Unless Ulysses reveals himself to be Maxwell Lord, then this is a very different origin point for the mechanized horde. That said, it's cool to see them back in this way, and it has some intriguing implications for the future as we know it from this comic.
Beyond that, this is one of the thinner issues of James Tynion IV's Detective Comics. It's a mystery story to which we already know the solution, and it is mostly getting its pieces into place for the grand finale to "Batmen Eternal." It's far from a bad issue, but it doesn't have as much going on as most of the other installments of the title.
Javier Fernandez's artwork once more looks great. It's detailed, kinetic, and gritty. There are aspects of the shading and detailing which appealingly resemble the work of Greg Capullo.
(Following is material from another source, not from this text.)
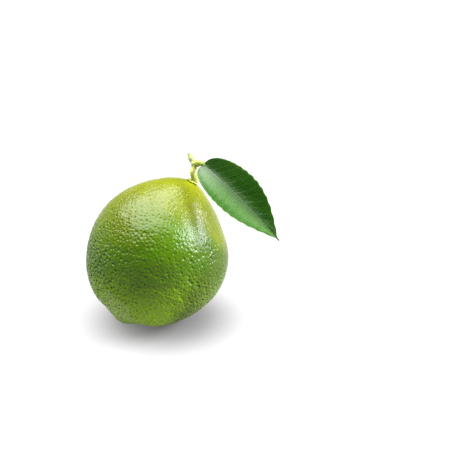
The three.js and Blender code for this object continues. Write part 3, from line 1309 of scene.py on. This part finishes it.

The comic plays with the paneling; the above image shows how it can be a bit confusing at times. However, there is also a page laid out to look like the Brother Eye symbol, and that looks great. John Kalisz's color art is well-balanced for the often-dark world of Gotham, and the overall book looks quite good.
Batman: Detective Comics #978 isn't among the stronger issues of the series, but it is enjoyable nonetheless. Omac's return and the uneasy alliance being forced between Batman and the Colony set up for a promising finale from Tynion's Detective Comic series. This one still earns a recommendation. Check it out.